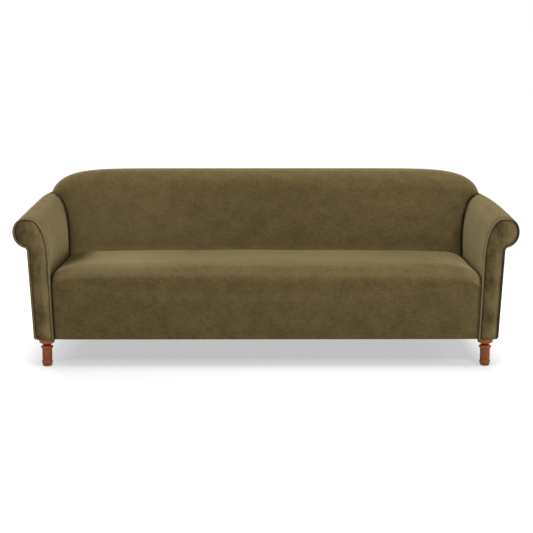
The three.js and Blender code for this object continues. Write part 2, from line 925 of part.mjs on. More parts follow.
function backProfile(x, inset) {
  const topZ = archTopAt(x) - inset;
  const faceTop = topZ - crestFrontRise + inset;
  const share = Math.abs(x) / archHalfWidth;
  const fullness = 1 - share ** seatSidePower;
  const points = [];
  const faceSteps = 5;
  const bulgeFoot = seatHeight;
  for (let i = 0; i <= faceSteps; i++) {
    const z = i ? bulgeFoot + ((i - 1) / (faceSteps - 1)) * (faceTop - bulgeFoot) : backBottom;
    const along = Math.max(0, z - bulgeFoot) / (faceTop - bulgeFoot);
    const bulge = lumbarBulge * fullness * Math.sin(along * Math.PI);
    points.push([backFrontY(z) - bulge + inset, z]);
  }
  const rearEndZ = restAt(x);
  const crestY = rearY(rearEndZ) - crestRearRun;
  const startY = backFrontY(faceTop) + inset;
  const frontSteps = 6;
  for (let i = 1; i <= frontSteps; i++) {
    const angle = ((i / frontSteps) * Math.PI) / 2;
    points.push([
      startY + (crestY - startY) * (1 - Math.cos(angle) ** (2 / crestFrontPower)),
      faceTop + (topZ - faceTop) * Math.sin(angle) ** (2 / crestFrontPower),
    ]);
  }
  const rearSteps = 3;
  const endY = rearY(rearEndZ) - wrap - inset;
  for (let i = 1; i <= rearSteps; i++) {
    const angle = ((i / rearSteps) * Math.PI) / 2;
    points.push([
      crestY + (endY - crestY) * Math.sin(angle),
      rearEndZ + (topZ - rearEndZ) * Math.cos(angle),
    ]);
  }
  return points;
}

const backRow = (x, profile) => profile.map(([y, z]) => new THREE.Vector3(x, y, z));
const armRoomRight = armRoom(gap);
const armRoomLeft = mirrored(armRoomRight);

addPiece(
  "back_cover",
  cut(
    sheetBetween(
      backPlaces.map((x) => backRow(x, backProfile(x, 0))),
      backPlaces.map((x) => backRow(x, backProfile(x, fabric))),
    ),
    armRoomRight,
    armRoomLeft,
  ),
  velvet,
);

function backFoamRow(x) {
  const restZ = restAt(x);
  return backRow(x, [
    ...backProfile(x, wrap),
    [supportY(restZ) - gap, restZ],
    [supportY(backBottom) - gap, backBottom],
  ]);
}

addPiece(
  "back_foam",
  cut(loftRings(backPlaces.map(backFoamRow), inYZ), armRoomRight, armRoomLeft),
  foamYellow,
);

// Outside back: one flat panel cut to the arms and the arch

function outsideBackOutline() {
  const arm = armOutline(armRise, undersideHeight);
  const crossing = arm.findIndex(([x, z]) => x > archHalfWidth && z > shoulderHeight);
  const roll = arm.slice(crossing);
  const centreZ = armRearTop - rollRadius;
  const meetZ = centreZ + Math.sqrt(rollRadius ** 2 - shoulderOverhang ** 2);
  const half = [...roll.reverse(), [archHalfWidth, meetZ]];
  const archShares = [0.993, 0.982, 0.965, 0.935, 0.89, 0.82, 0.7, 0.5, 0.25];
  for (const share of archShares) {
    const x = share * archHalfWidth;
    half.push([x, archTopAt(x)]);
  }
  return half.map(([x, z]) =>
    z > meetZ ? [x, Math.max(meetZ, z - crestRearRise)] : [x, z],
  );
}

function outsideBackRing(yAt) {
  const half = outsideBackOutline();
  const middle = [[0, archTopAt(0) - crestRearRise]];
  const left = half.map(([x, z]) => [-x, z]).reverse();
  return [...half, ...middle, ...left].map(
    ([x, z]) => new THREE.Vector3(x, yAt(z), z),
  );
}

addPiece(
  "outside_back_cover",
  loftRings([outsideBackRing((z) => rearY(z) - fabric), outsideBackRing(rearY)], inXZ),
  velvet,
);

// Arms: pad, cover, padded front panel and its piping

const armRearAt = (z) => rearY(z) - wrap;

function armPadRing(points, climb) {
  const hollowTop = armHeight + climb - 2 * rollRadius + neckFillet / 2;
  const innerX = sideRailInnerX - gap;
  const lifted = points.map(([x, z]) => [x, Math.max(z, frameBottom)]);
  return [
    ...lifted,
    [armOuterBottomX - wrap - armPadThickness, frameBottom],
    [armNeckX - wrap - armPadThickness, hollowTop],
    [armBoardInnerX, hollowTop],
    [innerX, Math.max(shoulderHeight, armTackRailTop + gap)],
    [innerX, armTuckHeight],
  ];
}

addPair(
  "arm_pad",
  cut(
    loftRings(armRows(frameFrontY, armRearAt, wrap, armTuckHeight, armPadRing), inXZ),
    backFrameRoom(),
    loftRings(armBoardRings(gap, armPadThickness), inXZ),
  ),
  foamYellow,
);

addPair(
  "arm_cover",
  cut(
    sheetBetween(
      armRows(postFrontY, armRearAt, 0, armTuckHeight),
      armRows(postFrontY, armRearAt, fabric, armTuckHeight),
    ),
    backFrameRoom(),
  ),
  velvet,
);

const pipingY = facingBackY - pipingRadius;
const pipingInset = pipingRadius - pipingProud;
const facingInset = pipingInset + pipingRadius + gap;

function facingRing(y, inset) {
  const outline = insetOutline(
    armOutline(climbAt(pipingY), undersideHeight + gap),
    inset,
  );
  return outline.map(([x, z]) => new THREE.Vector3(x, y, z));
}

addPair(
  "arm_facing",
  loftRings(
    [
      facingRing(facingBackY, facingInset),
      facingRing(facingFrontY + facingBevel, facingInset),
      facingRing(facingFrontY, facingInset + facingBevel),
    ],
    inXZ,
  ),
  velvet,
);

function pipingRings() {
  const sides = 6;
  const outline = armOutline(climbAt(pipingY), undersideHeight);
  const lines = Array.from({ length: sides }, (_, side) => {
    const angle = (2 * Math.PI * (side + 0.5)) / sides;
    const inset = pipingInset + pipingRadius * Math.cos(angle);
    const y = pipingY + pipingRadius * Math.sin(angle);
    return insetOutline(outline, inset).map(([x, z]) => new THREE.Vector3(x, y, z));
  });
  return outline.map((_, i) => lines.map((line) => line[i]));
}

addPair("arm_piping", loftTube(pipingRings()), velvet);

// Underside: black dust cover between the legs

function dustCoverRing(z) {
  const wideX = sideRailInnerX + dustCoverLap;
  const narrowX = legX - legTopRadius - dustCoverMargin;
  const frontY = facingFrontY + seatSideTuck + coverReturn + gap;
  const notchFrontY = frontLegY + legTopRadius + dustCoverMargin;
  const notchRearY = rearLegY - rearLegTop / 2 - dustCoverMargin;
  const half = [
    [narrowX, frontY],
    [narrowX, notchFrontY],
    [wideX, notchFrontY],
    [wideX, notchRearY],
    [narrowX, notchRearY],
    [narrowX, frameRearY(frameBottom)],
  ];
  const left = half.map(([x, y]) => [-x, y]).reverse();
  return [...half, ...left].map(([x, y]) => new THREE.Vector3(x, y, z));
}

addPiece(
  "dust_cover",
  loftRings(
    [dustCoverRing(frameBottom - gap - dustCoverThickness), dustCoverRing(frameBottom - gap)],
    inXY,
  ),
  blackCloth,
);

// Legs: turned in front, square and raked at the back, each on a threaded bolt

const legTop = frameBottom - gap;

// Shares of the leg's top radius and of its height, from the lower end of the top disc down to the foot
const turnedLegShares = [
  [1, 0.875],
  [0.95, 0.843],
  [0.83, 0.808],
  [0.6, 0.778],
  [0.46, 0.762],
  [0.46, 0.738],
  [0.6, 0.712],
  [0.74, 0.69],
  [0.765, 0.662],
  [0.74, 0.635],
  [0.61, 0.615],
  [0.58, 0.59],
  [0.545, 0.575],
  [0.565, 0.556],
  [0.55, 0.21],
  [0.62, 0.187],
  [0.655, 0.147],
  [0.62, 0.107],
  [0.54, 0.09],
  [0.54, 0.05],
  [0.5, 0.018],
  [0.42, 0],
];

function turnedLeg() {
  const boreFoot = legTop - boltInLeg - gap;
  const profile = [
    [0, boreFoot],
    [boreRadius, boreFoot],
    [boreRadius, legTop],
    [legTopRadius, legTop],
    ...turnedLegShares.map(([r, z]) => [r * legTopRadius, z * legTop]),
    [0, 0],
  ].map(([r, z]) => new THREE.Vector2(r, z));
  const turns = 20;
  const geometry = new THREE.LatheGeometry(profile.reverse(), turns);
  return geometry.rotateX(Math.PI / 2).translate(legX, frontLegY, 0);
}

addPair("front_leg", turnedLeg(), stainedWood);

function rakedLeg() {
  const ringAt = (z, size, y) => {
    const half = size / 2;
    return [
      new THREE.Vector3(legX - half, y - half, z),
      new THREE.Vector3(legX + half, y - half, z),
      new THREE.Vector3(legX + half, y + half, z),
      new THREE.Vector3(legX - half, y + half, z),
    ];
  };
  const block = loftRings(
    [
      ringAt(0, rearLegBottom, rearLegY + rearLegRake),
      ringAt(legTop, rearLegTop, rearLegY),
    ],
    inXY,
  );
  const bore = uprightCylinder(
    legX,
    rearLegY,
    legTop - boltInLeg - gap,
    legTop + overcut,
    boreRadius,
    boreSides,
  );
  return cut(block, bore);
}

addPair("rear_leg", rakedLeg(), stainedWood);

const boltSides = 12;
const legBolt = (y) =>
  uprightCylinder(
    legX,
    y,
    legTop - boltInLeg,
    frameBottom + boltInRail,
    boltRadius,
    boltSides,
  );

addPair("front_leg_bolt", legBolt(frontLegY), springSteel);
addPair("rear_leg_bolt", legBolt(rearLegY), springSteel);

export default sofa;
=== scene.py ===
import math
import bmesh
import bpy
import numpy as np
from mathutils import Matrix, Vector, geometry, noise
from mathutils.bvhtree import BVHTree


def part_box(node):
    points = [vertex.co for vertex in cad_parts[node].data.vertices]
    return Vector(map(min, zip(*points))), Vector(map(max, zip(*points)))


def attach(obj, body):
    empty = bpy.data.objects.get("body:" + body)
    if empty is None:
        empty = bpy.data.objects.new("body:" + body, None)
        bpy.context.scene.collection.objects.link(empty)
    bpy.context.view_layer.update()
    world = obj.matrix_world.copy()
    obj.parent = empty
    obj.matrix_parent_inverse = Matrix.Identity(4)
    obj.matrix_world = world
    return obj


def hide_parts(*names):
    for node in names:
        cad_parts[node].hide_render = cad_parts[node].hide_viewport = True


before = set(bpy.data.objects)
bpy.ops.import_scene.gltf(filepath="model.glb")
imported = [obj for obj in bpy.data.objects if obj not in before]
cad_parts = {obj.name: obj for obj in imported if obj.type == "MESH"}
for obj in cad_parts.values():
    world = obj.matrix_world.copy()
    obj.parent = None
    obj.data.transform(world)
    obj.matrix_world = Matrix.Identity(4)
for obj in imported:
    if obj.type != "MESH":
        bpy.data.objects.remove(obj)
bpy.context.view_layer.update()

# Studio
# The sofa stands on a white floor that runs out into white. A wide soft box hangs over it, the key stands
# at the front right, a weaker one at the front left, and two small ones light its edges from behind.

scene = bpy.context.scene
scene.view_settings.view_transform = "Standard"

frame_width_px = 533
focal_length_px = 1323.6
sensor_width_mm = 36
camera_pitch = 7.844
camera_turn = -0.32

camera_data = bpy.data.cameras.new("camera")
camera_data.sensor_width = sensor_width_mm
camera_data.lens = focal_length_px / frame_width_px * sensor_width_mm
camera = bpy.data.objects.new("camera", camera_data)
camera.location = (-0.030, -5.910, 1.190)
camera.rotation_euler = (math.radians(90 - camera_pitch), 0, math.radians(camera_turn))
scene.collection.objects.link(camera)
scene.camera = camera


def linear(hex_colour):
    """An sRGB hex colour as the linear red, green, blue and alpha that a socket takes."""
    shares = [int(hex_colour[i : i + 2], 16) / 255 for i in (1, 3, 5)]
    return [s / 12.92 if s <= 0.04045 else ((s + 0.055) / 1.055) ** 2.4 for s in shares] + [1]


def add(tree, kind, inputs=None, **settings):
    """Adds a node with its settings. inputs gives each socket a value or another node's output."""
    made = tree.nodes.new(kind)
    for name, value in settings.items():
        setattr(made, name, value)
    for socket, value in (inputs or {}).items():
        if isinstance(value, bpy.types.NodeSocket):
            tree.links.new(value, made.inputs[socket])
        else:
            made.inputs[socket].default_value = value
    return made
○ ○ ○
THE TASK: Give the lines again, exactly as they stand, from the beginning of the data through the line with "const armRoomLeft = mirrored(armRoomRight);".

WORKED SOLUTION:
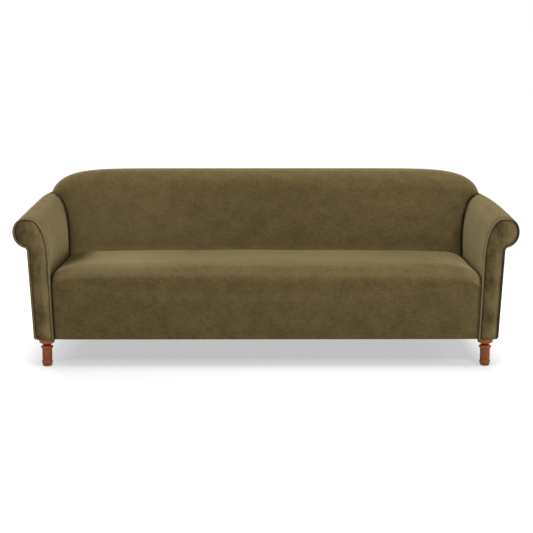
The three.js and Blender code for this object continues. Write part 2, from line 925 of part.mjs on. More parts follow.
function backProfile(x, inset) {
  const topZ = archTopAt(x) - inset;
  const faceTop = topZ - crestFrontRise + inset;
  const share = Math.abs(x) / archHalfWidth;
  const fullness = 1 - share ** seatSidePower;
  const points = [];
  const faceSteps = 5;
  const bulgeFoot = seatHeight;
  for (let i = 0; i <= faceSteps; i++) {
    const z = i ? bulgeFoot + ((i - 1) / (faceSteps - 1)) * (faceTop - bulgeFoot) : backBottom;
    const along = Math.max(0, z - bulgeFoot) / (faceTop - bulgeFoot);
    const bulge = lumbarBulge * fullness * Math.sin(along * Math.PI);
    points.push([backFrontY(z) - bulge + inset, z]);
  }
  const rearEndZ = restAt(x);
  const crestY = rearY(rearEndZ) - crestRearRun;
  const startY = backFrontY(faceTop) + inset;
  const frontSteps = 6;
  for (let i = 1; i <= frontSteps; i++) {
    const angle = ((i / frontSteps) * Math.PI) / 2;
    points.push([
      startY + (crestY - startY) * (1 - Math.cos(angle) ** (2 / crestFrontPower)),
      faceTop + (topZ - faceTop) * Math.sin(angle) ** (2 / crestFrontPower),
    ]);
  }
  const rearSteps = 3;
  const endY = rearY(rearEndZ) - wrap - inset;
  for (let i = 1; i <= rearSteps; i++) {
    const angle = ((i / rearSteps) * Math.PI) / 2;
    points.push([
      crestY + (endY - crestY) * Math.sin(angle),
      rearEndZ + (topZ - rearEndZ) * Math.cos(angle),
    ]);
  }
  return points;
}

const backRow = (x, profile) => profile.map(([y, z]) => new THREE.Vector3(x, y, z));
const armRoomRight = armRoom(gap);
const armRoomLeft = mirrored(armRoomRight);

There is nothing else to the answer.